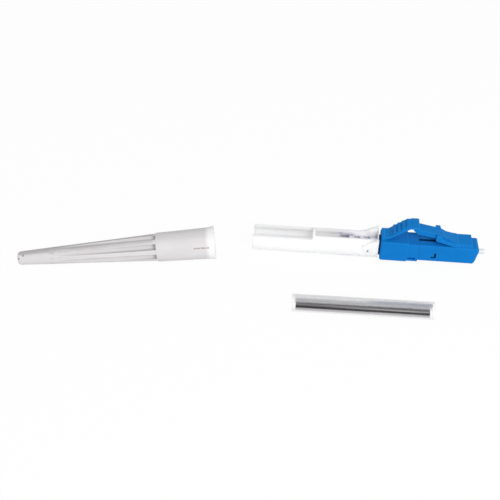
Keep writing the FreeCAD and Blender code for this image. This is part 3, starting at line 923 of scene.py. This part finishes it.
class CONNECTOR_OT_stage(bpy.types.Operator):
    """Camera, pale floor, room light and lamps"""

    bl_idname = "connector.stage"
    bl_label = "Stage"

    def execute(self, context):
        stage = settings("stage")
        add_floor()
        light_room(stage.sky)
        area_lamp("key", KEY_AT, LAMP_AIM, KEY_SIZE, stage.key_power)
        area_lamp("top", TOP_AT, LAMP_AIM, TOP_SIZE, stage.top_power)
        add_camera()
        context.scene.view_settings.view_transform = "Standard"
        return {"FINISHED"}


class CONNECTOR_PT_panel(bpy.types.Panel):
    """Buttons that dress the connector"""

    bl_label = "Fibre Connector"
    bl_idname = "CONNECTOR_PT_panel"
    bl_space_type = "VIEW_3D"
    bl_region_type = "UI"
    bl_category = "Connector"

    def draw(self, context):
        layout = self.layout
        for name in GROUPS:
            group = settings(name)
            box = layout.box()
            for label in group.__annotations__:
                box.prop(group, label)
        for operator in OPERATORS:
            layout.operator(operator.bl_idname)


GROUPS = {"colours": ConnectorColours, "sizes": ConnectorSizes, "stage": ConnectorStage}
OPERATORS = (
    CONNECTOR_OT_stage, CONNECTOR_OT_plug, CONNECTOR_OT_ferrule, CONNECTOR_OT_splice_body, CONNECTOR_OT_boot,
    CONNECTOR_OT_sleeve,
)


def register():
    """Registers the settings, operators and panel."""
    for name, group in GROUPS.items():
        bpy.utils.register_class(group)
        setattr(bpy.types.Scene, "connector_" + name, bpy.props.PointerProperty(type=group))
    for operator in OPERATORS:
        bpy.utils.register_class(operator)
    bpy.utils.register_class(CONNECTOR_PT_panel)


def unregister():
    """Takes them out again."""
    bpy.utils.unregister_class(CONNECTOR_PT_panel)
    for operator in reversed(OPERATORS):
        bpy.utils.unregister_class(operator)
    for name, group in GROUPS.items():
        delattr(bpy.types.Scene, "connector_" + name)
        bpy.utils.unregister_class(group)


def main():
    """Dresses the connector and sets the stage."""
    register()
    moulded_skin_group()
    drawn_metal_group()
    edge_catch_group()
    boot_marks_and_shade_group()
    bpy.ops.connector.stage()
    bpy.ops.connector.plug()
    bpy.ops.connector.ferrule()
    bpy.ops.connector.splice_body()
    bpy.ops.connector.boot()
    bpy.ops.connector.sleeve()


if __name__ == "__main__":
    main()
——————
WHAT IS REQUIRED> Copy out the full material exactly as it appears.

ANSWER TO THE TASK>
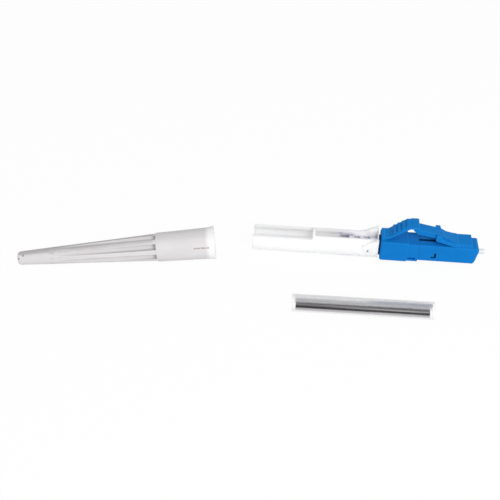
Keep writing the FreeCAD and Blender code for this image. This is part 3, starting at line 923 of scene.py. This part finishes it.
class CONNECTOR_OT_stage(bpy.types.Operator):
    """Camera, pale floor, room light and lamps"""

    bl_idname = "connector.stage"
    bl_label = "Stage"

    def execute(self, context):
        stage = settings("stage")
        add_floor()
        light_room(stage.sky)
        area_lamp("key", KEY_AT, LAMP_AIM, KEY_SIZE, stage.key_power)
        area_lamp("top", TOP_AT, LAMP_AIM, TOP_SIZE, stage.top_power)
        add_camera()
        context.scene.view_settings.view_transform = "Standard"
        return {"FINISHED"}


class CONNECTOR_PT_panel(bpy.types.Panel):
    """Buttons that dress the connector"""

    bl_label = "Fibre Connector"
    bl_idname = "CONNECTOR_PT_panel"
    bl_space_type = "VIEW_3D"
    bl_region_type = "UI"
    bl_category = "Connector"

    def draw(self, context):
        layout = self.layout
        for name in GROUPS:
            group = settings(name)
            box = layout.box()
            for label in group.__annotations__:
                box.prop(group, label)
        for operator in OPERATORS:
            layout.operator(operator.bl_idname)


GROUPS = {"colours": ConnectorColours, "sizes": ConnectorSizes, "stage": ConnectorStage}
OPERATORS = (
    CONNECTOR_OT_stage, CONNECTOR_OT_plug, CONNECTOR_OT_ferrule, CONNECTOR_OT_splice_body, CONNECTOR_OT_boot,
    CONNECTOR_OT_sleeve,
)


def register():
    """Registers the settings, operators and panel."""
    for name, group in GROUPS.items():
        bpy.utils.register_class(group)
        setattr(bpy.types.Scene, "connector_" + name, bpy.props.PointerProperty(type=group))
    for operator in OPERATORS:
        bpy.utils.register_class(operator)
    bpy.utils.register_class(CONNECTOR_PT_panel)


def unregister():
    """Takes them out again."""
    bpy.utils.unregister_class(CONNECTOR_PT_panel)
    for operator in reversed(OPERATORS):
        bpy.utils.unregister_class(operator)
    for name, group in GROUPS.items():
        delattr(bpy.types.Scene, "connector_" + name)
        bpy.utils.unregister_class(group)


def main():
    """Dresses the connector and sets the stage."""
    register()
    moulded_skin_group()
    drawn_metal_group()
    edge_catch_group()
    boot_marks_and_shade_group()
    bpy.ops.connector.stage()
    bpy.ops.connector.plug()
    bpy.ops.connector.ferrule()
    bpy.ops.connector.splice_body()
    bpy.ops.connector.boot()
    bpy.ops.connector.sleeve()


if __name__ == "__main__":
    main()